▸ **DIRECTIONS FOR THIS TASK**
Reproduce all of the material word for word.

▸ **DATA BLOCK**
** BEGIN **

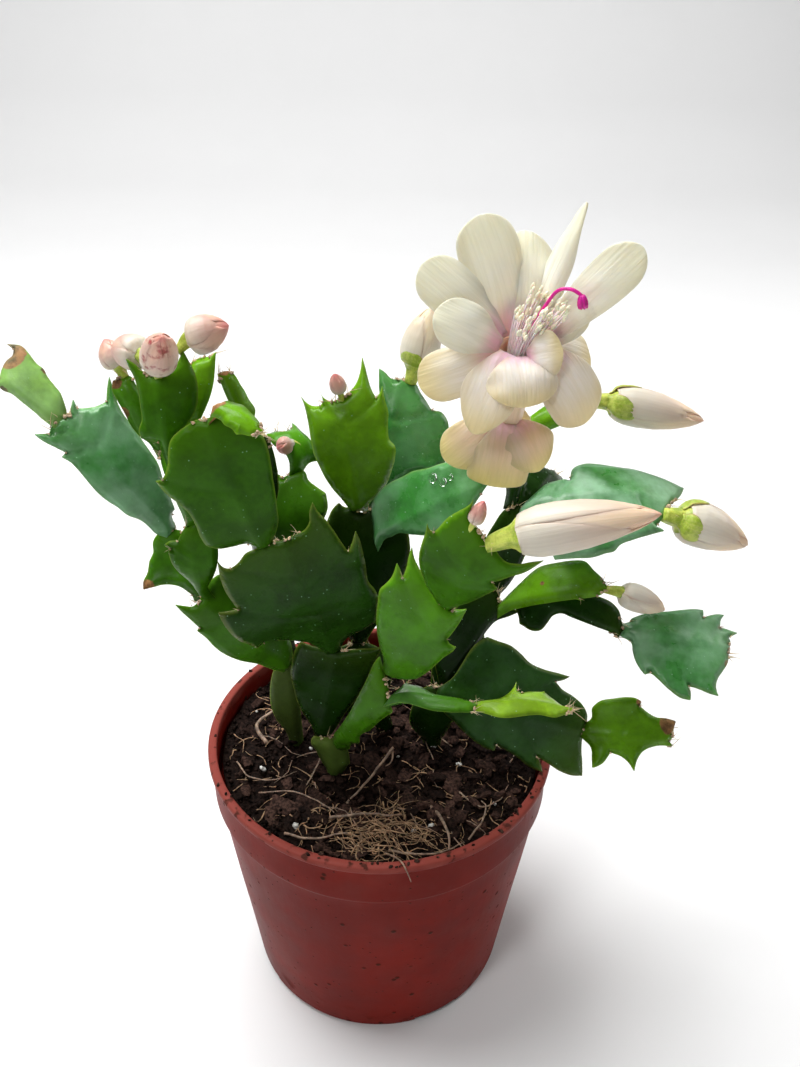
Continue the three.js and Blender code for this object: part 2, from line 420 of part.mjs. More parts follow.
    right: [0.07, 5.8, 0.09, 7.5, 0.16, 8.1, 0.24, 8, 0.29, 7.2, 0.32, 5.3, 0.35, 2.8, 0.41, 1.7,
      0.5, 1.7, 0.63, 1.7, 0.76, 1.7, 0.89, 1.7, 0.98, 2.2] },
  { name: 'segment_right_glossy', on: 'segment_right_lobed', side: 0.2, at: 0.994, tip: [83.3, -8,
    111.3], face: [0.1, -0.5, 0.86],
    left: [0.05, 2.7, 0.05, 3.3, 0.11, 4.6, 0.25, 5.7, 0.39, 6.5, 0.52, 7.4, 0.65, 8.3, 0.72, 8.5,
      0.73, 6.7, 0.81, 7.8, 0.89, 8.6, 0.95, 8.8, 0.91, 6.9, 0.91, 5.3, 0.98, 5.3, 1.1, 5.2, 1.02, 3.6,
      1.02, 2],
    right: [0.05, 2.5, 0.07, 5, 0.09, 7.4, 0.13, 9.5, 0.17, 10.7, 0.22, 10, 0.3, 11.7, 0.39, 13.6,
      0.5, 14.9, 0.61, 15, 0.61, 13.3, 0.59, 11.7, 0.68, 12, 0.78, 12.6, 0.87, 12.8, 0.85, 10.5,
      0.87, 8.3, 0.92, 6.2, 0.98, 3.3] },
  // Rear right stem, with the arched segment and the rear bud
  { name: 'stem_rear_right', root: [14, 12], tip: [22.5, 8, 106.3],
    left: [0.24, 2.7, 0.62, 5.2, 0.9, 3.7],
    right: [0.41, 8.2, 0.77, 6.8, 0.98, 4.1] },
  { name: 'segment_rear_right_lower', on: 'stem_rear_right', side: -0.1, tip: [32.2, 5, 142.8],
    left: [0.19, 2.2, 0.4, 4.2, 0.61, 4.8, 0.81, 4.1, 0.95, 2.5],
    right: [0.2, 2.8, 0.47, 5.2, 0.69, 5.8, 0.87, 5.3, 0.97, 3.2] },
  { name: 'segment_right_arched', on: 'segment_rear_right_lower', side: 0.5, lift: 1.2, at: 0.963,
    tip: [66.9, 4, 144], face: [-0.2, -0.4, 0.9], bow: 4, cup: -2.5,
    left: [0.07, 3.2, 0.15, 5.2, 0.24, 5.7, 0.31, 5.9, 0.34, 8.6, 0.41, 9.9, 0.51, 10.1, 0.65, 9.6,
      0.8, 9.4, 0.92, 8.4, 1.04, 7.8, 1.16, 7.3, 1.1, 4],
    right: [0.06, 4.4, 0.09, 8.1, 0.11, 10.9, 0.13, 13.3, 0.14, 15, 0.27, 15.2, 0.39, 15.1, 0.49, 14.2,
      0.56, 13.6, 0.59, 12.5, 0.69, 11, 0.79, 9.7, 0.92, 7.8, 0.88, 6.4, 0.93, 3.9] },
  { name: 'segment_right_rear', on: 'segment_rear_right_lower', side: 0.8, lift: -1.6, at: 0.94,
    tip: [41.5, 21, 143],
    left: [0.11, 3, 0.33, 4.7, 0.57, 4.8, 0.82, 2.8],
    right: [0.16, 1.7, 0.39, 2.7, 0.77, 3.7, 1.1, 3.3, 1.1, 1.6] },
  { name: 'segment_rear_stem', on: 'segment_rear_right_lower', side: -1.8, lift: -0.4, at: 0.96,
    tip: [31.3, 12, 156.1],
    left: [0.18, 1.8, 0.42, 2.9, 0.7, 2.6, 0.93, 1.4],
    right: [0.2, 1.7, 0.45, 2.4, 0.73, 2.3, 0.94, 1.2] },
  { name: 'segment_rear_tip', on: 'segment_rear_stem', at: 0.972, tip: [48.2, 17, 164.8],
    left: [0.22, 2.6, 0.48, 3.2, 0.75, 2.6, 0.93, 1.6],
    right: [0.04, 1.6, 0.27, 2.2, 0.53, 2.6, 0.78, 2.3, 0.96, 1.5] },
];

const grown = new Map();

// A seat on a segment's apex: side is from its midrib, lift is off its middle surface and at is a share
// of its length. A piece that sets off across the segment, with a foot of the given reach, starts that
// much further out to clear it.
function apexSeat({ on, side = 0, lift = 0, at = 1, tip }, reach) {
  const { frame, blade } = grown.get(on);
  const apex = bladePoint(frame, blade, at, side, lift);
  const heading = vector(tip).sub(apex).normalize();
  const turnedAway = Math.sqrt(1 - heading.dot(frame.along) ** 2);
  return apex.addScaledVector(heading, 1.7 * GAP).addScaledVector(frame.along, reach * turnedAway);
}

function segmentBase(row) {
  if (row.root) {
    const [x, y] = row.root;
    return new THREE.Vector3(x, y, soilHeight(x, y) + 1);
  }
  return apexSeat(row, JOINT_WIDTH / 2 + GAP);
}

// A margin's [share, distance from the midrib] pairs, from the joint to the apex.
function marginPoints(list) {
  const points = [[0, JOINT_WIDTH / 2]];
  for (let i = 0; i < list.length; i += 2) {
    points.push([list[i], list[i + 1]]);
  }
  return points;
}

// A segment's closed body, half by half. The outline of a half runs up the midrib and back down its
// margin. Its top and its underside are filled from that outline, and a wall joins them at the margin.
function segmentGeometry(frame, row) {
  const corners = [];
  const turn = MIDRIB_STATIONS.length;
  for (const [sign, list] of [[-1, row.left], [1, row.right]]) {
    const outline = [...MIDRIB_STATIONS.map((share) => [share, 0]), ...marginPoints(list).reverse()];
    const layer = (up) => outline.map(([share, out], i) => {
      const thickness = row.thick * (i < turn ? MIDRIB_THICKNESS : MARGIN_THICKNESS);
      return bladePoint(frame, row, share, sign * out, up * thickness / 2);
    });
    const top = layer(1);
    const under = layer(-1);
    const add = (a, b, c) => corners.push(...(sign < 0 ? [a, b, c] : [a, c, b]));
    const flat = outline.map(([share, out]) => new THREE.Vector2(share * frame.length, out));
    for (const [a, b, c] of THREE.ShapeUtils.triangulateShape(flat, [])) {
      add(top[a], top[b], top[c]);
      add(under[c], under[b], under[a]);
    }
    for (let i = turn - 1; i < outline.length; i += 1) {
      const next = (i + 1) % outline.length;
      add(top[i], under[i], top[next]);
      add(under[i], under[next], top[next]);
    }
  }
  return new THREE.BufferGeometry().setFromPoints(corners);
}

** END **

▸ **ANSWER**
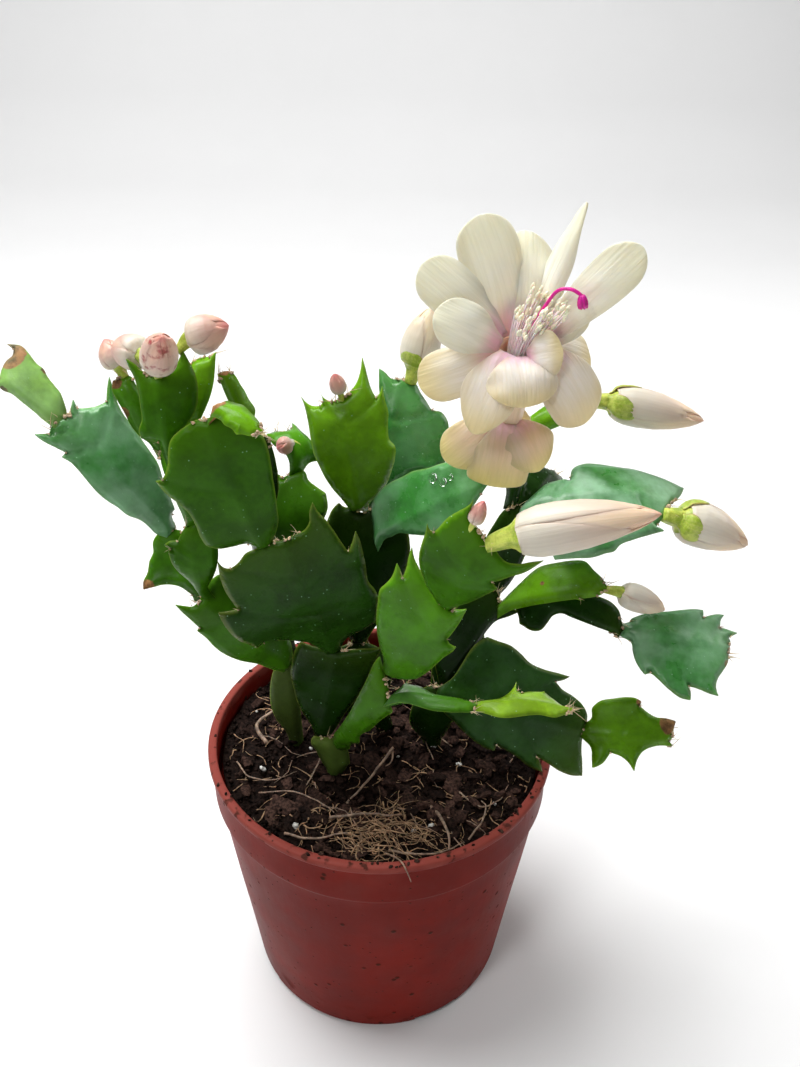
Continue the three.js and Blender code for this object: part 2, from line 420 of part.mjs. More parts follow.
    right: [0.07, 5.8, 0.09, 7.5, 0.16, 8.1, 0.24, 8, 0.29, 7.2, 0.32, 5.3, 0.35, 2.8, 0.41, 1.7,
      0.5, 1.7, 0.63, 1.7, 0.76, 1.7, 0.89, 1.7, 0.98, 2.2] },
  { name: 'segment_right_glossy', on: 'segment_right_lobed', side: 0.2, at: 0.994, tip: [83.3, -8,
    111.3], face: [0.1, -0.5, 0.86],
    left: [0.05, 2.7, 0.05, 3.3, 0.11, 4.6, 0.25, 5.7, 0.39, 6.5, 0.52, 7.4, 0.65, 8.3, 0.72, 8.5,
      0.73, 6.7, 0.81, 7.8, 0.89, 8.6, 0.95, 8.8, 0.91, 6.9, 0.91, 5.3, 0.98, 5.3, 1.1, 5.2, 1.02, 3.6,
      1.02, 2],
    right: [0.05, 2.5, 0.07, 5, 0.09, 7.4, 0.13, 9.5, 0.17, 10.7, 0.22, 10, 0.3, 11.7, 0.39, 13.6,
      0.5, 14.9, 0.61, 15, 0.61, 13.3, 0.59, 11.7, 0.68, 12, 0.78, 12.6, 0.87, 12.8, 0.85, 10.5,
      0.87, 8.3, 0.92, 6.2, 0.98, 3.3] },
  // Rear right stem, with the arched segment and the rear bud
  { name: 'stem_rear_right', root: [14, 12], tip: [22.5, 8, 106.3],
    left: [0.24, 2.7, 0.62, 5.2, 0.9, 3.7],
    right: [0.41, 8.2, 0.77, 6.8, 0.98, 4.1] },
  { name: 'segment_rear_right_lower', on: 'stem_rear_right', side: -0.1, tip: [32.2, 5, 142.8],
    left: [0.19, 2.2, 0.4, 4.2, 0.61, 4.8, 0.81, 4.1, 0.95, 2.5],
    right: [0.2, 2.8, 0.47, 5.2, 0.69, 5.8, 0.87, 5.3, 0.97, 3.2] },
  { name: 'segment_right_arched', on: 'segment_rear_right_lower', side: 0.5, lift: 1.2, at: 0.963,
    tip: [66.9, 4, 144], face: [-0.2, -0.4, 0.9], bow: 4, cup: -2.5,
    left: [0.07, 3.2, 0.15, 5.2, 0.24, 5.7, 0.31, 5.9, 0.34, 8.6, 0.41, 9.9, 0.51, 10.1, 0.65, 9.6,
      0.8, 9.4, 0.92, 8.4, 1.04, 7.8, 1.16, 7.3, 1.1, 4],
    right: [0.06, 4.4, 0.09, 8.1, 0.11, 10.9, 0.13, 13.3, 0.14, 15, 0.27, 15.2, 0.39, 15.1, 0.49, 14.2,
      0.56, 13.6, 0.59, 12.5, 0.69, 11, 0.79, 9.7, 0.92, 7.8, 0.88, 6.4, 0.93, 3.9] },
  { name: 'segment_right_rear', on: 'segment_rear_right_lower', side: 0.8, lift: -1.6, at: 0.94,
    tip: [41.5, 21, 143],
    left: [0.11, 3, 0.33, 4.7, 0.57, 4.8, 0.82, 2.8],
    right: [0.16, 1.7, 0.39, 2.7, 0.77, 3.7, 1.1, 3.3, 1.1, 1.6] },
  { name: 'segment_rear_stem', on: 'segment_rear_right_lower', side: -1.8, lift: -0.4, at: 0.96,
    tip: [31.3, 12, 156.1],
    left: [0.18, 1.8, 0.42, 2.9, 0.7, 2.6, 0.93, 1.4],
    right: [0.2, 1.7, 0.45, 2.4, 0.73, 2.3, 0.94, 1.2] },
  { name: 'segment_rear_tip', on: 'segment_rear_stem', at: 0.972, tip: [48.2, 17, 164.8],
    left: [0.22, 2.6, 0.48, 3.2, 0.75, 2.6, 0.93, 1.6],
    right: [0.04, 1.6, 0.27, 2.2, 0.53, 2.6, 0.78, 2.3, 0.96, 1.5] },
];

const grown = new Map();

// A seat on a segment's apex: side is from its midrib, lift is off its middle surface and at is a share
// of its length. A piece that sets off across the segment, with a foot of the given reach, starts that
// much further out to clear it.
function apexSeat({ on, side = 0, lift = 0, at = 1, tip }, reach) {
  const { frame, blade } = grown.get(on);
  const apex = bladePoint(frame, blade, at, side, lift);
  const heading = vector(tip).sub(apex).normalize();
  const turnedAway = Math.sqrt(1 - heading.dot(frame.along) ** 2);
  return apex.addScaledVector(heading, 1.7 * GAP).addScaledVector(frame.along, reach * turnedAway);
}

function segmentBase(row) {
  if (row.root) {
    const [x, y] = row.root;
    return new THREE.Vector3(x, y, soilHeight(x, y) + 1);
  }
  return apexSeat(row, JOINT_WIDTH / 2 + GAP);
}

// A margin's [share, distance from the midrib] pairs, from the joint to the apex.
function marginPoints(list) {
  const points = [[0, JOINT_WIDTH / 2]];
  for (let i = 0; i < list.length; i += 2) {
    points.push([list[i], list[i + 1]]);
  }
  return points;
}

// A segment's closed body, half by half. The outline of a half runs up the midrib and back down its
// margin. Its top and its underside are filled from that outline, and a wall joins them at the margin.
function segmentGeometry(frame, row) {
  const corners = [];
  const turn = MIDRIB_STATIONS.length;
  for (const [sign, list] of [[-1, row.left], [1, row.right]]) {
    const outline = [...MIDRIB_STATIONS.map((share) => [share, 0]), ...marginPoints(list).reverse()];
    const layer = (up) => outline.map(([share, out], i) => {
      const thickness = row.thick * (i < turn ? MIDRIB_THICKNESS : MARGIN_THICKNESS);
      return bladePoint(frame, row, share, sign * out, up * thickness / 2);
    });
    const top = layer(1);
    const under = layer(-1);
    const add = (a, b, c) => corners.push(...(sign < 0 ? [a, b, c] : [a, c, b]));
    const flat = outline.map(([share, out]) => new THREE.Vector2(share * frame.length, out));
    for (const [a, b, c] of THREE.ShapeUtils.triangulateShape(flat, [])) {
      add(top[a], top[b], top[c]);
      add(under[c], under[b], under[a]);
    }
    for (let i = turn - 1; i < outline.length; i += 1) {
      const next = (i + 1) % outline.length;
      add(top[i], under[i], top[next]);
      add(under[i], under[next], top[next]);
    }
  }
  return new THREE.BufferGeometry().setFromPoints(corners);
}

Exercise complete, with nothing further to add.